В сентябре, когда Али Хаменеи и Ахмадинежад снова стали неоспоримо контролировать Иран, конфликт разгорелся с новой силой. Западные разведывательные службы неусыпно следили за предположительно создаваемой иранской установкой по обогащению ядерного топлива, которая была укрыта в горах недалеко от города Кум к юго-западу от Тегерана. После того как разведка необоснованно обвинила Ирак в хранении оружия массового уничтожения, мы с объяснимой осторожностью относились к возможности поспешных выводов относительно Ирана, однако эти разработки нас очень тревожили. До завершения работ по созданию установки оставалось всего несколько месяцев. Если бы это произошло, то данный шаг значительно усилил бы возможности Ирана в создании атомной бомбы, так как установка находилась в весьма хорошо защищенном месте. Когда иранцы обнаружили, что мы знаем об их обмане, они попытались скрыть его. 21 сентября 2009 года они обратились к Международному агентству по атомной энергии (МАГАТЭ) с письмом, в котором в сдержанных тонах признавали существование небольшого пилотного проекта около города Кум, о котором ранее они случайно забыли упомянуть.
Мы решили сами раскрыть миру всю правду. В ближайшую неделю на ежегодную сессию Генеральной Ассамблеи ООН в Нью-Йорке должны были собраться мировые лидеры.
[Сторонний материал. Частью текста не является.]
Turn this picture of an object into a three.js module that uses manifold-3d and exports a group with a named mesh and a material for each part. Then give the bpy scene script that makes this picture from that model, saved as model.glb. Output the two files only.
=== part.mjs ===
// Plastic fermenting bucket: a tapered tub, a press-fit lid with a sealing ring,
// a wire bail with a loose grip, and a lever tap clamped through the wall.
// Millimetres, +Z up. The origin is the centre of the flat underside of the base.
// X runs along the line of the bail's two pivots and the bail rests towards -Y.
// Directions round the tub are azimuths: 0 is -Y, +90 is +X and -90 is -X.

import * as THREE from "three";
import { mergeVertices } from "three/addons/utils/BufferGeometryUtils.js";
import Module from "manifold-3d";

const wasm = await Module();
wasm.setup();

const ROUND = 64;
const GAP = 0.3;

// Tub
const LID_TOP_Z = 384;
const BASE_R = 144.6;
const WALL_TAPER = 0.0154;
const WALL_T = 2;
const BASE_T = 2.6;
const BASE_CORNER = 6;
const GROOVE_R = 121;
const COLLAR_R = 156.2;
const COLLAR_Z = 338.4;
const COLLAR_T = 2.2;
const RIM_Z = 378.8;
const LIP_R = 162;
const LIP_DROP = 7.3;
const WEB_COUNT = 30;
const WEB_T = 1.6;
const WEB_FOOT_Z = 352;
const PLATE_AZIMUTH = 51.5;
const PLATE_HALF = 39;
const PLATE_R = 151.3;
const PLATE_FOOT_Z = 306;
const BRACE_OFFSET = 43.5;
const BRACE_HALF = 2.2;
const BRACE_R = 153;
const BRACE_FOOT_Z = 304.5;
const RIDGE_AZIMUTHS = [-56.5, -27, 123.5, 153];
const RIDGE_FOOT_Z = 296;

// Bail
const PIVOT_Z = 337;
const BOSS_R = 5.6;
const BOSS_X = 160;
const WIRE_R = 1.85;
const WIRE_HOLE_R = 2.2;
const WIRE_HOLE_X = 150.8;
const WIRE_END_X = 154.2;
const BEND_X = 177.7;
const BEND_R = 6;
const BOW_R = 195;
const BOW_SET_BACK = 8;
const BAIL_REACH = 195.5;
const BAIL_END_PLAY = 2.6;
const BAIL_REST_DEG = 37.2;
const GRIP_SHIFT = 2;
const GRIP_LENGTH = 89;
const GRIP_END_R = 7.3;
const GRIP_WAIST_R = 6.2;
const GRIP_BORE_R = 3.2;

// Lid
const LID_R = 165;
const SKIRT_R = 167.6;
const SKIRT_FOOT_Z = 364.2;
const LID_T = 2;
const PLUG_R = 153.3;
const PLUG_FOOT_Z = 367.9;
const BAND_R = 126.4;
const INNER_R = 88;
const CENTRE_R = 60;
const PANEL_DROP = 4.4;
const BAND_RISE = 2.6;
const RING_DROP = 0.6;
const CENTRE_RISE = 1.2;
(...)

Мы понимали, что публикация сведений о секретной иранской установке по обогащению ядерного топлива вблизи города Кум вызовет широкий общественный резонанс, который мы, в свою очередь, собирались использовать в свою пользу. Президент Обама председательствовал на заседании Совета Безопасности, посвященном ядерной угрозе, а представители группы «5+1» собирались начать новый раунд переговоров с иранской стороной. Мы должны были тщательно спланировать свои действия по раскрытию иранского обмана и согласовать их с нашими английскими и французскими союзниками, чтобы оказать максимально возможное давление как на иранцев, так и на те страны, которые были предрасположены относиться к Ирану с позиций презумпции невиновности (в первую очередь это относилось к России и Китаю). Если бы нам удалось все хорошо организовать, этот вскрытый нами подлог имел бы эффект разорвавшейся бомбы и мог бы изменить дипломатический баланс не в пользу Ирана, что помогло бы нам перейти к более жестким международным санкциям.